Theresa May a de nouveau été mise en difficulté mardi sur le front intérieur pour les négociations avec Bruxelles sur les conditions du Brexit. Le parlement écossais, dominé par les indépendantistes du Scottish National Party (SNP), a en effet refusé à une large majorité (93 voix contre 30) d’approuver le projet de loi sur la sortie de l’UE. La dispute entre Edimbourg et Londres porte officiellement sur l’attribution des compétences qui seront rapatriées depuis Bruxelles après le Brexit. Si Westminster peut en théorie se passer de l’approbation du parlement d’Ecosse, il n’est pas inutile de rappeler que, en 2016, le secrétaire d’Etat SNP chargé du Brexit au sein du gouvernement écossais avait affirmé que l’Écosse, en plus de chercher à récupérer un maximum des compétences revenant de Bruxelles, resterait dans le marché unique même si ce n’est pas le cas pour l’ensemble du Royaume-Uni. Aujourd’hui, la ministre SNP chargée du tourisme et des affaires extérieures au sein du gouvernement écossais estime que les négociations portant sur le statut de l’Irlande du Nord après le Brexit montrent que Londres est prêt à accepter des différences régionales qui pourraient s’appliquer aussi à l’Ecosse. Le gouvernement écossais considère en effet que l’impact supposé négatif du Brexit sera moindre pour l’économie de la région si celle-ci reste dans une union douanière avec le reste de l’UE.
En Ecosse, les indépendantistes demandent une union douanière avec l’UE plutôt qu’avec le reste du Royaume-Uni après le Brexit
En outre, en raison de sa population vieillissante, l’Ecosse voudrait continuer d’accueillir les immigrants de l’UE qui souhaiteraient s’y installer, ce qui est justement une des exigences de l’UE pour un accès du Royaume-Uni au Marché unique européen. Mais c’était un des enjeux majeurs du référendum de 2016 sur la sortie de l’UE. Theresa May doit donc avoir en tête que ses concessions sur l’Irlande du Nord auront un impact direct sur les exigences écossaises. L’objectif poursuivi par Londres est d’éviter le rétablissement des contrôles à la frontière entre l’Ulster et la République d’Irlande afin de respecter l’Accord du Vendredi Saint.

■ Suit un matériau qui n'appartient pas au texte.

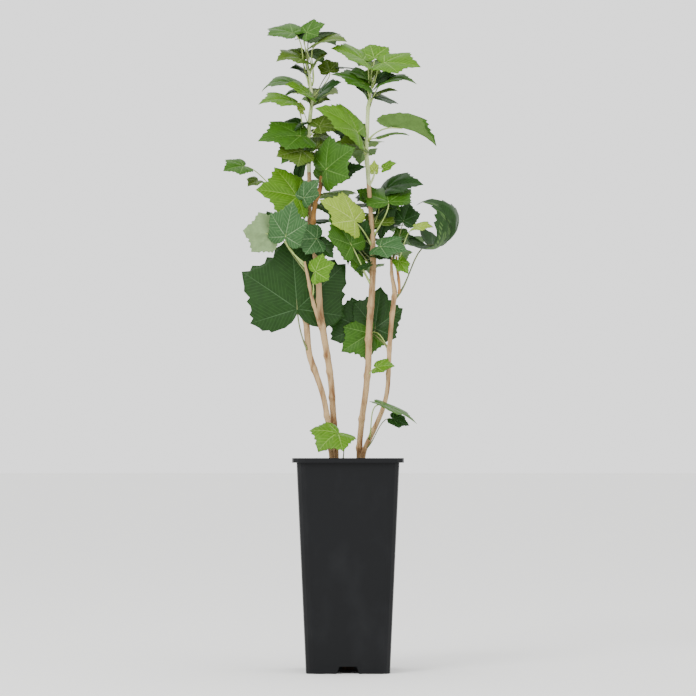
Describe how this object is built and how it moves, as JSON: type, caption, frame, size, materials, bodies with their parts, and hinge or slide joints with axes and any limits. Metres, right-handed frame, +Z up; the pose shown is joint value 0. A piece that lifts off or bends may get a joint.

L’UE, de son côté, se sert de cet impératif pour tenter d’imposer le maintien de tout le Royaume-Uni dans l’union douanière et donc empêcher Londres de recouvrer sa pleine souveraineté, en lui imposant un statut proche de celui de la Norvège ou de la Suisse. Mais au sein de son gouvernement et de sa majorité – qui dépend des voix des eurosceptiques dirigés par Jacob Rees-Mogg mais aussi des voix unionistes d’Irlande du Nord (DUP) –, toutes les propositions de Theresa May qui s’apparenteraient au maintien du Royaume-Uni dans une union douanière avec l’UE ou à une remise en cause de l’union entre la Grande-Bretagne et l’Irlande du Nord sont fortement contestées.
Les exigences écossaises ne peuvent que pousser Londres à plus d’intransigeance sur la question de l’Irlande du Nord instrumentalisée par Dublin et Bruxelles
Dans ce jeu dangereux qui pourrait se solder par l’absence de tout accord, ce qui serait une mauvaise solution aussi bien pour les Européens que pour les Britanniques, le gouvernement de la République d’Irlande joue un rôle de premier plan. Il met en effet à profit le soutien de l’UE pour tenter, à l’occasion du Brexit, de pousser le Royaume-Uni à dresser une barrière au milieu de la mer d’Irlande dans le but d’éviter le rétablissement des contrôles douaniers sur l’île, avec le risque que cela comporterait pour le processus de paix. Pour Jacob Rees-Mogg, partisan d’un vrai Brexit (sans union douanière avec l’UE), le chantage exercé par le gouvernement de Leo Varadkar ne respecte pas l’Accord du Vendredi Saint, en vertu duquel ce sont les Nord-Irlandais eux-mêmes qui doivent décider de leur avenir, et le gouvernement irlandais doit savoir que les Britanniques, s’ils sont acculés, choisiront le maintien de l’unité du Royaume-Uni de Grande-Bretagne et d’Irlande du Nord.
De fait, le vote de mardi au parlement écossais ne peut que pousser Londres à encore plus d’intransigeance sur la question de l’Irlande du Nord. La Commission européenne et son négociateur Michel Barnier devraient en tenir compte pour éviter un fiasco des négociations, sauf si leur but n’est pas de défendre les intérêts des citoyens de l’UE mais plutôt de faire payer cher aux Britanniques leur décision de quitter l’UE, quelles que soient les conséquences de cette politique du pire.